While Democrats concentrate on the chameleon-like change in Romney's political colouration, Republicans strive to turn the Obama administration's handling of the September 11th attack on the US consulate in Benghazi, in which four Americans were killed, including the US ambassador, into a major campaign issue.
With unemployment now at 7.8 per cent, the lowest rate since Obama's election, Republicans have shifted emphasis to the deaths in Libya, which they claim are proof of Obama's poor leadership and the lack of transparency in his administration.
Obama's opinion poll rating for foreign policy fell significantly after the September 11th killings.
Republican senator Lindsey Graham said Benghazi proved that "the truth is we're not safer. Al-Qaeda is alive and counterattacking. This whole region is about to explode."
The Republican chairman of the House oversight and government reform committee, Darrell Issa, called Obama's claims of success in ordering the death of Osama bin Laden and weakening al-Qaeda "a mission-accomplished moment", comparing them to George W Bush's premature declaration of victory in Iraq in 2003.

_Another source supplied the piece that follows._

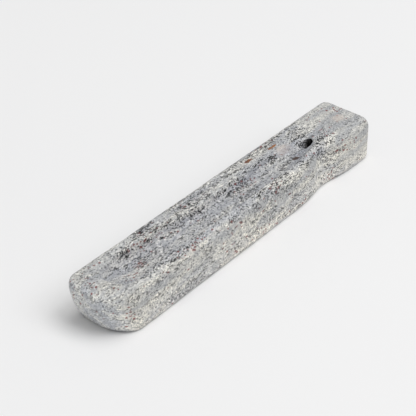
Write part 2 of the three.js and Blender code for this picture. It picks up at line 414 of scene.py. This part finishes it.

Benghazi was the weakest link in US vice-president Joe Biden's performance in his debate with Paul Ryan, and Romney is certain to bring up the issue again tonight. Biden seemed to blame the US state department and intelligence agencies for not informing the White House about an earlier request for better security, or the true causes of the raid.
Romney was initially stung by criticism of his own denunciation of the administration on the day of the attack, and Democrats continue to accuse Republicans of exploiting the tragedy for political gain. Five days later, Susan Rice, the US ambassador to the UN, called the lethal raid a "spontaneous reaction" to an anti-Islam video.
On the Late Show with David Letterman, Obama also attributed motivation for the attack to an "extremely offensive video directed at Muhammad and Islam".
The administration later admitted the deaths in Benghazi were the result of a "terrorist attack". Officials responsible for diplomatic security in Libya told a House committee that the embassy in Tripoli – not the consulate in Benghazi – had requested beefed-up security for the mission, but the state department rejected that request.
Democrats have accused the Republicans of hypocrisy, pointing out that House Republicans blocked almost half a billion dollars in funding requests for state department security abroad.